> [Data lines]:

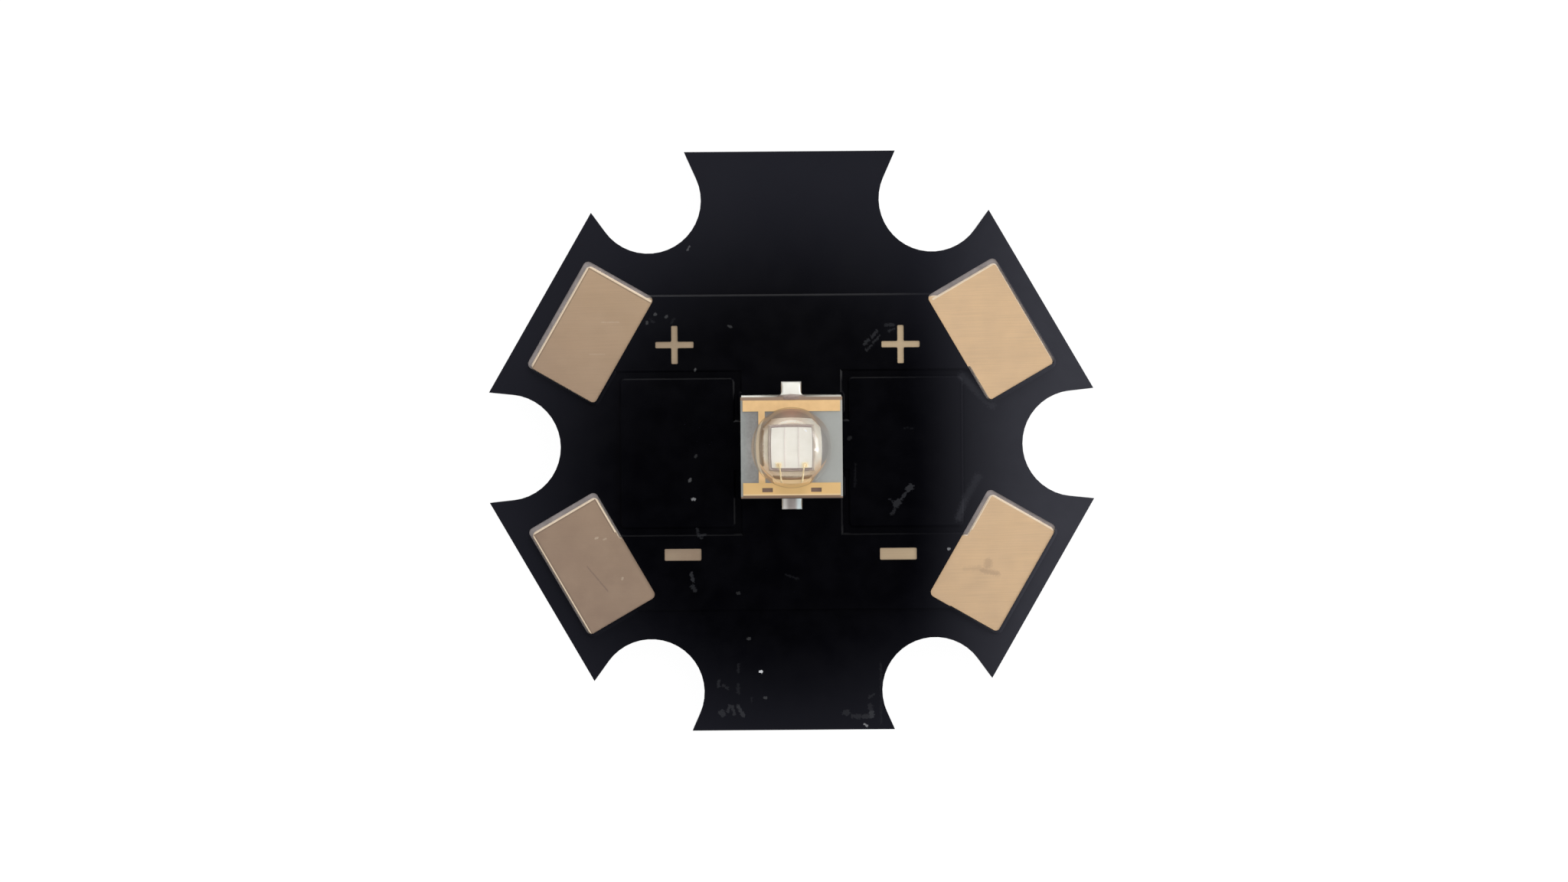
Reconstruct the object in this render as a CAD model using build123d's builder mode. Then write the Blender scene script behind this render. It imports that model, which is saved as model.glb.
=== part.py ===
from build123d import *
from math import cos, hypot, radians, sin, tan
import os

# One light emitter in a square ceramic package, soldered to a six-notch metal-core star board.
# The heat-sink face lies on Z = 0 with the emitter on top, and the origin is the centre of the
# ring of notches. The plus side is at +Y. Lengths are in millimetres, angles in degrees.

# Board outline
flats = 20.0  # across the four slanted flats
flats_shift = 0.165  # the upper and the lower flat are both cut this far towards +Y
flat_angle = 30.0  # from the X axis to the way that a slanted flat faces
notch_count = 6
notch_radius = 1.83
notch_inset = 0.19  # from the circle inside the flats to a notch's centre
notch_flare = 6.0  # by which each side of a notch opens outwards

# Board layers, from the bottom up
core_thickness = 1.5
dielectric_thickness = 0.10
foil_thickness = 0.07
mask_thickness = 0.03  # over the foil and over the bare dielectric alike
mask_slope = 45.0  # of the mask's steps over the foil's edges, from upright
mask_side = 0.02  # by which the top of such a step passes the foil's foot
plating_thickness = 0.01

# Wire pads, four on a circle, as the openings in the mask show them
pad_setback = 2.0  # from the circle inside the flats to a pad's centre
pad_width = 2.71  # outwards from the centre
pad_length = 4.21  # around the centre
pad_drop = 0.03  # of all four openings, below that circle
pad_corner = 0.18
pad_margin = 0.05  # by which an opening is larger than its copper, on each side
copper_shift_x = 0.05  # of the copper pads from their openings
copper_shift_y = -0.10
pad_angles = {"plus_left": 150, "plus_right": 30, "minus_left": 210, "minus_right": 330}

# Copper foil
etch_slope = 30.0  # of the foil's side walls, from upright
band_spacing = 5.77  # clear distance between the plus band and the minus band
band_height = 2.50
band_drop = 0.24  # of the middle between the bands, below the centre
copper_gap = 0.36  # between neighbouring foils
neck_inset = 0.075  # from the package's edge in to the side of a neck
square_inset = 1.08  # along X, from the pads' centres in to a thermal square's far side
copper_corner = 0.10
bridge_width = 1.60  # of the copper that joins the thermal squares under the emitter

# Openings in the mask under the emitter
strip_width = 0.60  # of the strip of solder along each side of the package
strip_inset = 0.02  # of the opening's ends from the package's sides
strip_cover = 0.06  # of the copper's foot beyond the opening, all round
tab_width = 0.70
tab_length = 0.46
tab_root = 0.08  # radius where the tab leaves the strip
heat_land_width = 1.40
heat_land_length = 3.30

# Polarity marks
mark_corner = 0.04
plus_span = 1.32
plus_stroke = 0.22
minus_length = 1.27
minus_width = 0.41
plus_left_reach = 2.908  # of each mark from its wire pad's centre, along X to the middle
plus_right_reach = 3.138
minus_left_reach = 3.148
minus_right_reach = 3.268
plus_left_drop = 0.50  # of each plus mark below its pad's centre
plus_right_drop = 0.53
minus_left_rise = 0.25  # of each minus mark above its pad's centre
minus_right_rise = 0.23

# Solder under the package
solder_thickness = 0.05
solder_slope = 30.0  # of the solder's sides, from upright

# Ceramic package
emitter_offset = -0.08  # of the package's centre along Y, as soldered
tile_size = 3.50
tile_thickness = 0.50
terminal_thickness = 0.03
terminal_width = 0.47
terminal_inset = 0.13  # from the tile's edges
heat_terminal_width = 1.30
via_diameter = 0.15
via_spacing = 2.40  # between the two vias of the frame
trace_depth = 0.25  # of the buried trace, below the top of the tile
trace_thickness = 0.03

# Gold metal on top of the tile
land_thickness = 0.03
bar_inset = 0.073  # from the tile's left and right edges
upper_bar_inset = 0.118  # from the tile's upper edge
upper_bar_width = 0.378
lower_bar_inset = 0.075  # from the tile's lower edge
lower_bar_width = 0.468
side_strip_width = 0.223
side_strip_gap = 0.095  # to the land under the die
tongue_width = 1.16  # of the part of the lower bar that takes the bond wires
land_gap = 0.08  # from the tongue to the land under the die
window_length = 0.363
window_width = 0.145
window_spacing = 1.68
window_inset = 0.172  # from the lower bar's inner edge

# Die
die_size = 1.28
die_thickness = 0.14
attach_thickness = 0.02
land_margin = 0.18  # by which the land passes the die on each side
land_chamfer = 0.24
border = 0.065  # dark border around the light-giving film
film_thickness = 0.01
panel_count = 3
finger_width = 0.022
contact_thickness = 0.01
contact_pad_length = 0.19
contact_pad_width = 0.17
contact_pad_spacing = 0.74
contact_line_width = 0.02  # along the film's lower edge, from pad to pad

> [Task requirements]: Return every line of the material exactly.

> [The answer]:
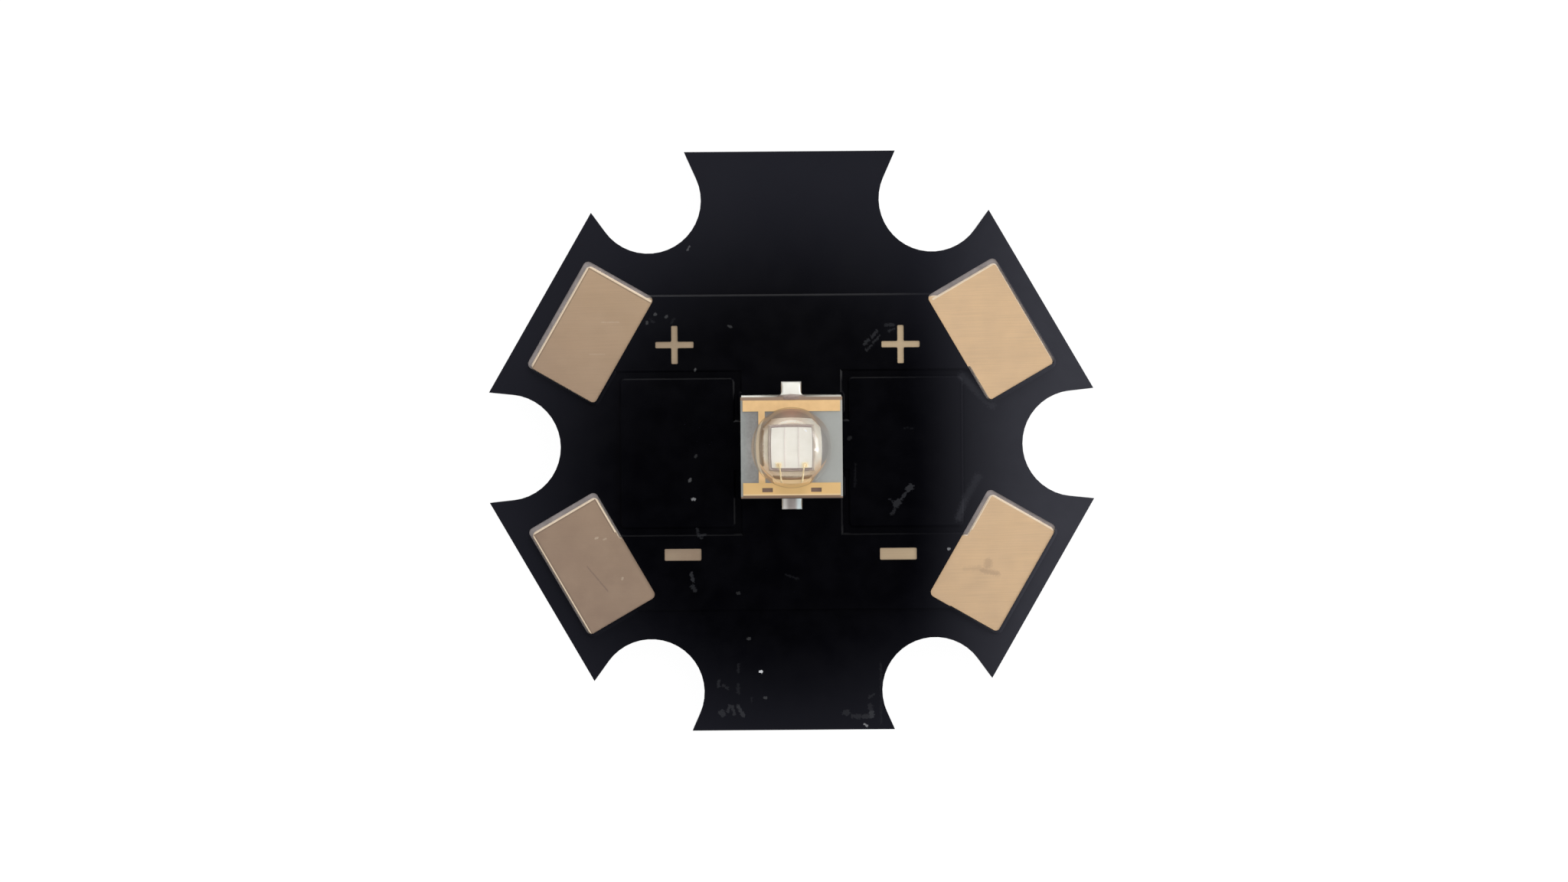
Reconstruct the object in this render as a CAD model using build123d's builder mode. Then write the Blender scene script behind this render. It imports that model, which is saved as model.glb.
=== part.py ===
from build123d import *
from math import cos, hypot, radians, sin, tan
import os

# One light emitter in a square ceramic package, soldered to a six-notch metal-core star board.
# The heat-sink face lies on Z = 0 with the emitter on top, and the origin is the centre of the
# ring of notches. The plus side is at +Y. Lengths are in millimetres, angles in degrees.

# Board outline
flats = 20.0  # across the four slanted flats
flats_shift = 0.165  # the upper and the lower flat are both cut this far towards +Y
flat_angle = 30.0  # from the X axis to the way that a slanted flat faces
notch_count = 6
notch_radius = 1.83
notch_inset = 0.19  # from the circle inside the flats to a notch's centre
notch_flare = 6.0  # by which each side of a notch opens outwards

# Board layers, from the bottom up
core_thickness = 1.5
dielectric_thickness = 0.10
foil_thickness = 0.07
mask_thickness = 0.03  # over the foil and over the bare dielectric alike
mask_slope = 45.0  # of the mask's steps over the foil's edges, from upright
mask_side = 0.02  # by which the top of such a step passes the foil's foot
plating_thickness = 0.01

# Wire pads, four on a circle, as the openings in the mask show them
pad_setback = 2.0  # from the circle inside the flats to a pad's centre
pad_width = 2.71  # outwards from the centre
pad_length = 4.21  # around the centre
pad_drop = 0.03  # of all four openings, below that circle
pad_corner = 0.18
pad_margin = 0.05  # by which an opening is larger than its copper, on each side
copper_shift_x = 0.05  # of the copper pads from their openings
copper_shift_y = -0.10
pad_angles = {"plus_left": 150, "plus_right": 30, "minus_left": 210, "minus_right": 330}

# Copper foil
etch_slope = 30.0  # of the foil's side walls, from upright
band_spacing = 5.77  # clear distance between the plus band and the minus band
band_height = 2.50
band_drop = 0.24  # of the middle between the bands, below the centre
copper_gap = 0.36  # between neighbouring foils
neck_inset = 0.075  # from the package's edge in to the side of a neck
square_inset = 1.08  # along X, from the pads' centres in to a thermal square's far side
copper_corner = 0.10
bridge_width = 1.60  # of the copper that joins the thermal squares under the emitter

# Openings in the mask under the emitter
strip_width = 0.60  # of the strip of solder along each side of the package
strip_inset = 0.02  # of the opening's ends from the package's sides
strip_cover = 0.06  # of the copper's foot beyond the opening, all round
tab_width = 0.70
tab_length = 0.46
tab_root = 0.08  # radius where the tab leaves the strip
heat_land_width = 1.40
heat_land_length = 3.30

# Polarity marks
mark_corner = 0.04
plus_span = 1.32
plus_stroke = 0.22
minus_length = 1.27
minus_width = 0.41
plus_left_reach = 2.908  # of each mark from its wire pad's centre, along X to the middle
plus_right_reach = 3.138
minus_left_reach = 3.148
minus_right_reach = 3.268
plus_left_drop = 0.50  # of each plus mark below its pad's centre
plus_right_drop = 0.53
minus_left_rise = 0.25  # of each minus mark above its pad's centre
minus_right_rise = 0.23

# Solder under the package
solder_thickness = 0.05
solder_slope = 30.0  # of the solder's sides, from upright

# Ceramic package
emitter_offset = -0.08  # of the package's centre along Y, as soldered
tile_size = 3.50
tile_thickness = 0.50
terminal_thickness = 0.03
terminal_width = 0.47
terminal_inset = 0.13  # from the tile's edges
heat_terminal_width = 1.30
via_diameter = 0.15
via_spacing = 2.40  # between the two vias of the frame
trace_depth = 0.25  # of the buried trace, below the top of the tile
trace_thickness = 0.03

# Gold metal on top of the tile
land_thickness = 0.03
bar_inset = 0.073  # from the tile's left and right edges
upper_bar_inset = 0.118  # from the tile's upper edge
upper_bar_width = 0.378
lower_bar_inset = 0.075  # from the tile's lower edge
lower_bar_width = 0.468
side_strip_width = 0.223
side_strip_gap = 0.095  # to the land under the die
tongue_width = 1.16  # of the part of the lower bar that takes the bond wires
land_gap = 0.08  # from the tongue to the land under the die
window_length = 0.363
window_width = 0.145
window_spacing = 1.68
window_inset = 0.172  # from the lower bar's inner edge

# Die
die_size = 1.28
die_thickness = 0.14
attach_thickness = 0.02
land_margin = 0.18  # by which the land passes the die on each side
land_chamfer = 0.24
border = 0.065  # dark border around the light-giving film
film_thickness = 0.01
panel_count = 3
finger_width = 0.022
contact_thickness = 0.01
contact_pad_length = 0.19
contact_pad_width = 0.17
contact_pad_spacing = 0.74
contact_line_width = 0.02  # along the film's lower edge, from pad to pad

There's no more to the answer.